Most cookbooks encourage the idea that elapsed time is how to tell when something is cooked. Every step of a recipe that tells you to cook something also tells you how long to cook it. I've read that there are often battles between chefs and cookbook editors about whether to include timings in recipes or not. The editors and publishers always win the argument, and they are probably right to think that they will have a difficult time selling a cookbook that doesn't say anything about how long you should cook your onions before you add your tomatoes. Yet the fact remains that for many recipes, if you "cook over medium heat for five minutes" as instructed, whether the food you make comes out well or not is mostly a matter of luck (or your skill at knowing from the context and dish whether the author meant for you to saute or sweat the food), and not related to the quality of the dish or the recipe.
The more I cook, and the more I write about cooking and try to describe recipes to friends either in writing or while I'm talking to them, the more I believe that most of what you do in cooking, especially when you apply heat to something, is "goal-oriented." What I mean is that in every step of a recipe, the author has in mind some state that the food will be in at the end of that step. Usually the goal (the state in which the food should be) is not explicitly stated. Instead of telling you what the goal is, recipes generally give you an action to carry out, such as our earlier example, "cook over medium heat for five minutes." It's not only the "five minutes" part of that instruction that might or might not work out as intended; the "medium heat" bit leaves even more room for error. The cook would be better off if he were told, "Cook over medium heat until softened but still with some bite, and pale white or yellow in color, which might take about five minutes." Depending on your skill, how many other things you have going on in the kitchen at the same time, what kind of pan you use, how much heat you apply and how much you stir or shake the pan, that step might take anywhere from 3 minutes to 20 minutes. But if you focus on the goal -- soft texture and pale color -- you'll get the step right no matter how much time is involved.
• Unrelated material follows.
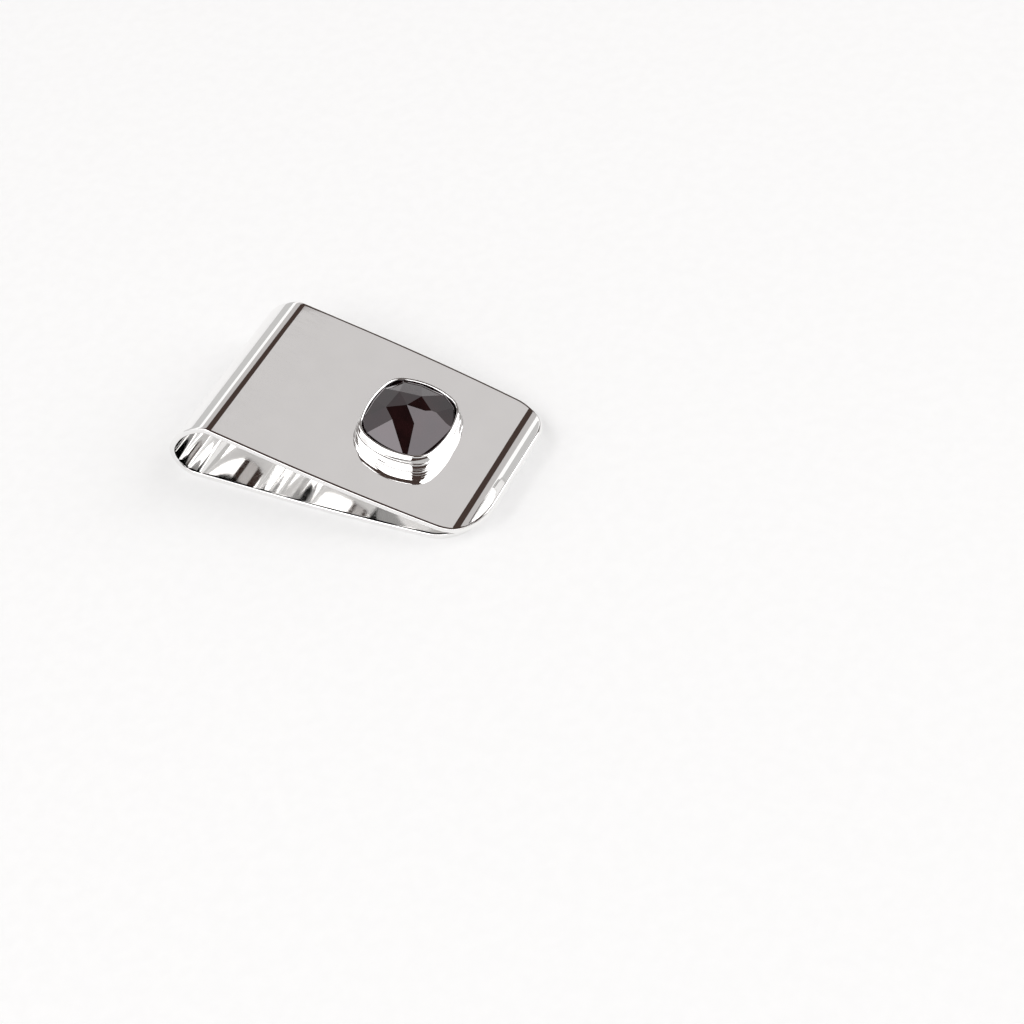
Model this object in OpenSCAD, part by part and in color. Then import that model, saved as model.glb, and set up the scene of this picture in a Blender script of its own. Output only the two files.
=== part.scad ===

It's difficult to write a goal-oriented cookbook that can be used by a general audience. One common approach is to include an introductory chapter or two in the book, before the chapters of recipes, with general information and instructions. But reality is that most people aren't ever going to read that stuff (though for me it is the most-read parts of the cookbooks I own). Another approach I've seen is to describe the goals of each step right in the recipe. One of the cookbooks that is among the handful of important books in my own development as a cook is Rick Bayless's Mexican Kitchen, and in it Bayless often takes a fairly long paragraph to describe each step. Since so many of the techniques are common to a lot of the recipes, he repeats the same description of a step several times throughout the book, so that when you go to make anything, you have everything you need to know right there in the recipe in front of you. As a result, many of his recipes take 3 pages or more of text, which can deter people from reading or attempting them. But it was a transformative book for me, because it started me along the road to thinking of every step in cooking a dish as having a desired outcome, and not just as a direction to be followed in the hope that everything would turn out well at the end of all of the steps.
Whenever you apply heat to food, you should know what your goal is. For example, when you cook anything in oil in a pan, you should at least know whether you want it to get browned or not, and in addition you might want to know whether you're trying to drive out none, some or most of its moisture. Recipes often don't specify these things, although they do sometimes throw you a hint about the color ("golden brown") you want to achieve, which can be helpful. In writing and describing recipes, I'm starting to think that describing at the beginning of the recipe the important intermediate goals to keep in mind as you cook is the way I like to tackle the issue. The "Cooking Objectives" section of the Potato Leek Soup recipe I posted here awhile ago is an example.
Once you know what your goals are, you can depart from the directions of your recipes and use your own methods to achieve them. Recently I read an article by Eric Ripert, the chef at Le Bernardin, regarded as the best restaurant in New York by many people (and where I ate the best piece of cooked salmon I've ever had), in which he outlined the most important aspects of the way he cooks a fish fillet. A couple of them were to heat the oil until it's smoking before you put in the fillet, and then put the fillet in skin-side down and press down on it firmly with a spatula to prevent the skin from curling. Not long after I read that, I saw an interview with Tom Colicchio, the founding executive chef (he has since moved on) of Gramercy Tavern, the restaurant where I had the best cooked striped bass (my "go-to" fish) dish I ever ate. He said in a nutshell, "You don't have to get your oil that hot, and pressing it down with a spatula like many chefs do is unnecessary." Who is right? Well, both are -- they can both produce perfectly-cooked fish, with crispy skin, using different techniques. Their goals are the same, their methods are different. But the lesson here is not that the technique doesn't matter, because you can't mix-and-match your favorite parts of each way of doing it: if you use very hot oil, you need to press with the spatula, or the fish will curl away from the pan and it won't cook correctly at all. I've used both methods successfully, and I don't really have a favorite, although based on how good the results have been a few times, if I needed to make a perfect fish fillet for a special plate, I'd go with the smoking oil and spatula. But again, to use that method, you need to know your goals and keep them in mind. You don't want to burn the fish, and when you use high heat often it's the fat (oil) that burns before the food does, and since the oil will move around in the pan and coat the food, burned oil will make the fish taste acrid and bitter even if you don't overheat its surface. The solution is to use a pan of the right size, that will just accommodate the fish you want to cook (with a half inch or a bit more between the pieces), but not any larger, because what burns your oil is having a large surface area of your pan over the burner without any food in contact with it to absorb the heat.